Dès les premiers échauffements à la barre, la participation des yeux aux exercices est essentielle. Un regard éveillé reflète à chaque instant la conscience qu’a le danseur de son corps. Dans les ports de bras qui accompagnent les pliés, le jeu qui s’installe entre les yeux, le bras et la main doit être constant. Les yeux cherchent d’abord la main, puis, dans l’ouverture, la main entraîne les yeux qui ensuite se placent à des distances variées dans l’espace.

« Dynamiques et précis, les yeux donnent la direction »
Ici, le regard de Michel Fokine en Persée dans La Méduse est celui dit Veera (héroïque) que démontre Sugandhi Subra Manian parmi les 9 Bhavas reproduits en page 11.
Carte postale, Saint Pétersbourg (vers 1910).

Il est nécessaire de rendre les yeux indépendants de la tête, de coordonner le regard avec le geste et de savoir que le regard est pratiquement toujours initiateur du mouvement. Les yeux doivent rester fluides dans leur orbite afin de ne pas générer de tension dans le corps et de permettre à la colonne vertébrale de s’adapter constamment.

Des yeux œuvrant en harmonie avec le corps sont porteurs de vie et d’émotion. Par exemple, dans une promenade, les yeux et la tête restent en place alors que le corps commence son voyage ; à mi-chemin les yeux en premier donnent la direction, puis entraînent la tête, qui entraîne à son tour le corps.

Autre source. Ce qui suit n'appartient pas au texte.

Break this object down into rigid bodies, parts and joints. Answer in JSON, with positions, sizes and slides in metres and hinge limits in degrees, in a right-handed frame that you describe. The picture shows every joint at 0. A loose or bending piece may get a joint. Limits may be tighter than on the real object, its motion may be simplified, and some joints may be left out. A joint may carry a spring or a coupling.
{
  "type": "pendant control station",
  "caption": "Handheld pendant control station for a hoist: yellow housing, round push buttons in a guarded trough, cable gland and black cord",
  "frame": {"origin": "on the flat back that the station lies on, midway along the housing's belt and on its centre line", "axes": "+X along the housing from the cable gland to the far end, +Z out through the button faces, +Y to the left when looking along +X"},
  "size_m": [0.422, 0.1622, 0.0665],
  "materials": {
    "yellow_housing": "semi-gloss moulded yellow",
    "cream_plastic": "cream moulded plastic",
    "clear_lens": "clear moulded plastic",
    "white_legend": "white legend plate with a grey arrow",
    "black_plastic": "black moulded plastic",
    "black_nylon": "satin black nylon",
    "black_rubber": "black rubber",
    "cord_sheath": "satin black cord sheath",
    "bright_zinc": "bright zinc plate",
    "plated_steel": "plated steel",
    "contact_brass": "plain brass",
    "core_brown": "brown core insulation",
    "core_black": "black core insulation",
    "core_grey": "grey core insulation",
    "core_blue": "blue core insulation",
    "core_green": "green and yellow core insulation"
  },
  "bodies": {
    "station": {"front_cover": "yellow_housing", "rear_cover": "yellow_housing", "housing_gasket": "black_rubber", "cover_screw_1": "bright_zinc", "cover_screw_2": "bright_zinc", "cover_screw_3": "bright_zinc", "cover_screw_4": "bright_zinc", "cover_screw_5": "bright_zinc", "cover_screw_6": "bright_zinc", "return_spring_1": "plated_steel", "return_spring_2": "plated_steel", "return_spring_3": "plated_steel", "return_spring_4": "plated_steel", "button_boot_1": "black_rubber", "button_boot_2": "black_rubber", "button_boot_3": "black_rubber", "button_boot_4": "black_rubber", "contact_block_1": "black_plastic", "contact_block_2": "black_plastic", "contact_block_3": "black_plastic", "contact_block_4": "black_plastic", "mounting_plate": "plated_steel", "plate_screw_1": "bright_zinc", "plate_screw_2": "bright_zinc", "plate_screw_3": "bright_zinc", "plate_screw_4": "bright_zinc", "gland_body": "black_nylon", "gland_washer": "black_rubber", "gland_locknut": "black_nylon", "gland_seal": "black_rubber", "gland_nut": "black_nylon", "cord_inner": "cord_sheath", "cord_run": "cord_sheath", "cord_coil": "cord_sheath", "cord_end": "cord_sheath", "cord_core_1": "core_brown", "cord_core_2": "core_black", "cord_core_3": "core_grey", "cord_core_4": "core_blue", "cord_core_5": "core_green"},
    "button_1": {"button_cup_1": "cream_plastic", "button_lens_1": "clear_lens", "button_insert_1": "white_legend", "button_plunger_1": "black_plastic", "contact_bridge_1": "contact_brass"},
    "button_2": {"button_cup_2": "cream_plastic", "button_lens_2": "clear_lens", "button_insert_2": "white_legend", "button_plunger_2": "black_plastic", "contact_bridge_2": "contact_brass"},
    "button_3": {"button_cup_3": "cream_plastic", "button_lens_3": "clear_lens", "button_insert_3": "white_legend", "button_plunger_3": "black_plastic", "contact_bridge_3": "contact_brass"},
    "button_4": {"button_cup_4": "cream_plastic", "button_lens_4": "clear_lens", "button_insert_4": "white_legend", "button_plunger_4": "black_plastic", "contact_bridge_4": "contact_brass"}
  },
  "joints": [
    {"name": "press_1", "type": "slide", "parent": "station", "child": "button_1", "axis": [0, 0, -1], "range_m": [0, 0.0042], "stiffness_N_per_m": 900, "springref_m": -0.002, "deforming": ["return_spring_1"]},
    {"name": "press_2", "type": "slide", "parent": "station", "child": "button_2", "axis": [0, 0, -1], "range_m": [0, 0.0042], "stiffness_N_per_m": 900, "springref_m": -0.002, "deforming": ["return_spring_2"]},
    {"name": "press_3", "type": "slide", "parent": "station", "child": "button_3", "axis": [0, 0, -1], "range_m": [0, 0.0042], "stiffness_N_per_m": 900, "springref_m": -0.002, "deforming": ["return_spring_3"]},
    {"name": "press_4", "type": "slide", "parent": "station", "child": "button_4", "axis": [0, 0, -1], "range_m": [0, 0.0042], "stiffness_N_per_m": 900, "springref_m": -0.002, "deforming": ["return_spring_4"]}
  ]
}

Dans un cambré, les yeux, en regardant vers le haut, entraînent la tête en arrière, qui à son tour entraîne le dos dans le mouvement. Dans un tombé en quatrième devant, le mouvement est pris en cascade : les yeux - la tête - les bras - les pieds.

Regarder où l’on va et aller où l’on regarde n’implique pas le corps de la même manière dans les deux cas. Dans le premier cas, les yeux dynamiques et précis donnent la direction. Dans le deuxième cas, le corps tout entier est occupé à l’action « d’aller vers », tandis que les yeux auront une action plus libre, plus lointaine comme si le but s’éloignait au fur et à mesure que le danseur se déplace.

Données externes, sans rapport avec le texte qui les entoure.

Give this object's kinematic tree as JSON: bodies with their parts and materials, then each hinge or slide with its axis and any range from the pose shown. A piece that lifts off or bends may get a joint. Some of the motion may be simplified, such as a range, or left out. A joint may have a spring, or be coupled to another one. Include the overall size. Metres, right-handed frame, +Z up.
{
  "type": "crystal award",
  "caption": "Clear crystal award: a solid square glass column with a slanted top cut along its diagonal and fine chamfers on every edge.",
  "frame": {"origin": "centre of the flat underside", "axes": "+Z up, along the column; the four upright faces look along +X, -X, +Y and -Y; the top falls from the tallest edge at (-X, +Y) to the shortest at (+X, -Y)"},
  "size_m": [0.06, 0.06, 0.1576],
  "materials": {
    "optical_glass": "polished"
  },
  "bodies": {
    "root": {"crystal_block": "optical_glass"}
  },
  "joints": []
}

Selon le sens que l’on veut donner au mouvement, et l’intention que l’on souhaite y mettre, les yeux se posent à des distances différentes dans l’espace et ne racontent pas la même histoire.

C’est le regard du danseur qui crée l’espace et permet au spectateur de le suivre. En évitant de bloquer le regard, le corps du danseur est libre de s’adapter, a un meilleur équilibre, une rapidité pour les temps d’allegro et une respiration pour les temps d’adage.

Le danseur peut avoir deux types de regard à la fois : celui qui, tourné vers l’intérieur, va véhiculer la sensation profonde de toutes les fibres de son corps et permettre à l’émotion de s’exprimer, et le regard conscient de l’environnement qui va projeter cette émotion autour de lui et toucher le partenaire, les spectateurs et au-delà.

Paris, le 22 mai 2012

Joëlle Mazet est professeur au Conservatoire national supérieur de Paris (1993-2006), formateur au Diplôme d’état en danse classique, professeur international.